Il Generale Cantillo a capo della guarnigione di Santiago, il 28 dicembre 1958 incontra segretamente Fidel per trattare la resa. Il Generale Cantillo avrebbe abbandonato Santiago in aereo per raggiungere L’Avana per incontrare gli altri capi dell’esercito e convincerli ad arrendersi e consegnare le armi ai ribelli. Ma Cantillo fa il doppio gioco: si accorda con gli Stati Uniti che volevano sbarazzarsi di Batista ma non volevano che vincesse la guerra l’esercito castrista. In una concitata riunione con l’ambasciatore americano Smith, i Generali accettarono di formare una giunta militare, subito riconosciuta dagli Stati Uniti e dalle opposizioni di Miami, per ristabilire la democrazia a Cuba. Il 1 gennaio 1959 alle 2 della notte, mentre i cubani festeggiavano il capodanno, Fulgencio Batista abbandona l’isola in fretta e furia in aereo con destinazione Santo Domingo. Ben presto si accorgono che Cantillo stava facendo il doppio gioco. Fidel Castro lancia dai microfoni di Radio Rebelde un appello alla popolazione perché insorga contro la giunta militare. Queste le parole pronunciate:

“Una giunta militare in complicità con il tiranno ha assunto il potere per garantire la sua fuga e quella dei principali assassini e per cercare di frenare la spinta rivoluzionaria per privarci della vittoria. L’esercito ribelle continuerà la sua irrefrenabile campagna e accetterà solo la resa incondizionata delle guarnigioni militari. Il popolo cubano e i lavoratori devono immediatamente prepararsi per il 2 gennaio per iniziare uno sciopero generale che appoggi le armi rivoluzionarie garantendo in tal modo la vittoria totale della rivoluzione. Sette anni di eroica lotta, migliaia di martiri che hanno versato il proprio sangue in ogni luogo di Cuba, non verranno messi al servizio di coloro che fino a ieri furono complici e responsabili della tirannia e dei suoi crimini perché continuino a comandare a Cuba. I lavoratori, seguendo le direttive del Movimiento 26 de Julio, devono, oggi stesso, occupare tutti i sindacati e organizzarsi nelle fabbriche e nei centri di lavoro per iniziare domani all’alba la paralizzazione completa dell’isola. Batista e Mujal sono fuggiti ma i loro complici sono rimasti a capo dei sindacati e dell’esercito. Colpo di stato per tradire il popolo, no. Equivarrebbe a prolungare la guerra. Finché Columbia non si sarà arresa la guerra non potrà terminare. Questa volta niente e nessuno potrà impedire il trionfo della rivoluzione. Lavoratori, questo è il momento in cui tocca a voi assicurare il trionfo della rivoluzione. Da oggi Sciopero generale rivoluzionario in tutti i territori liberati”.

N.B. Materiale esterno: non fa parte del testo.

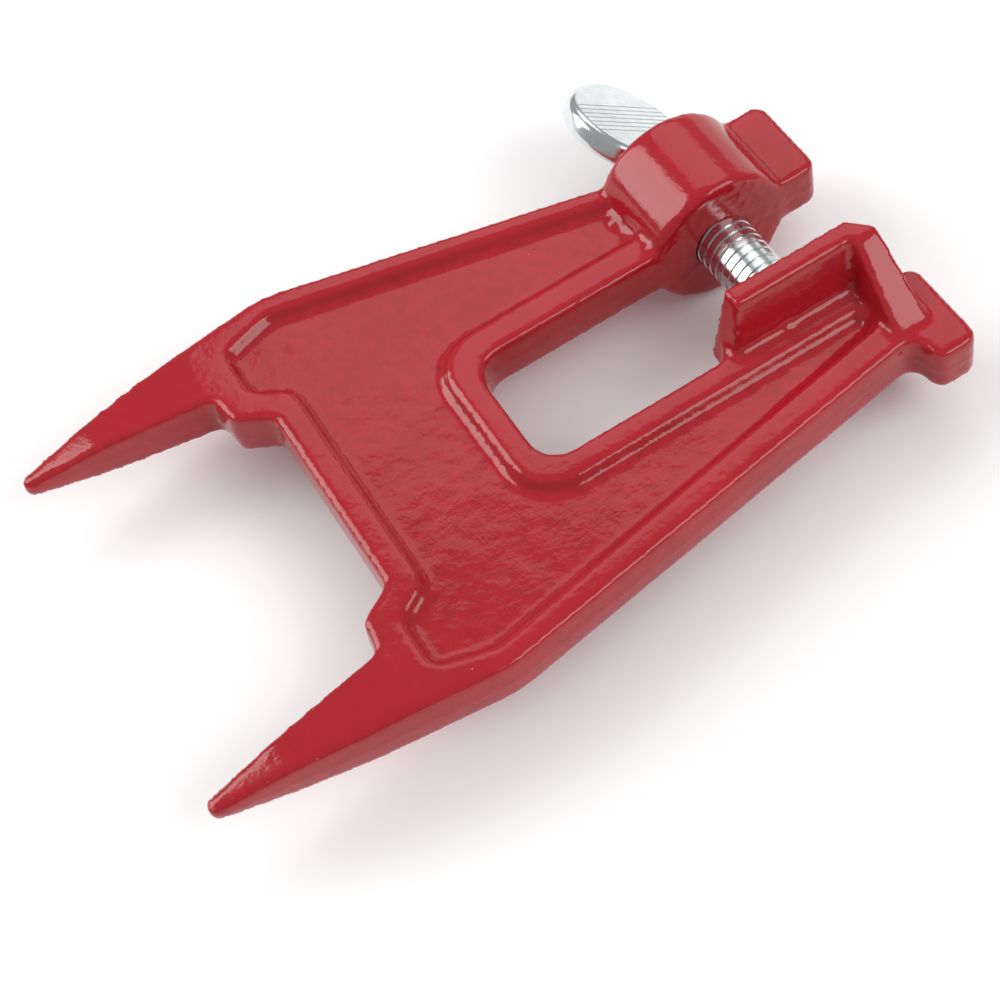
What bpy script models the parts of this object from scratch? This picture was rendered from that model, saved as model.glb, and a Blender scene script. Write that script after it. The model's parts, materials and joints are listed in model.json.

Il 2 gennaio 1959 Cuba era paralizzata; gruppi di lavoratori armati avevano occupato i principali edifici pubblici, parte dell’esercito era passato nelle file dei ribelli. Da Santiago, Fidel ordina alle colonne di Camilo e del Che di dirigersi a L’Avana che fu occupata senza colpo ferire. Fidel raggiunse la capitale l’8 gennaio 1959 a capo della Carovana della Libertà dopo aver percorso da oriente ad occidente l’intera isola. Nella capitale, come nelle altre città toccate, la Carovana della Libertà veniva accolta da folle festanti.

La guerra di liberazione dalla tirannide era vinta ma adesso, come Fidel scriveva a Celia Sanchez, ne inizia una più lunga e difficile: quella contro l’imperialismo. Una guerra che Fidel, con a fianco il suo popolo, ha sempre combattuto in prima fila da protagonista.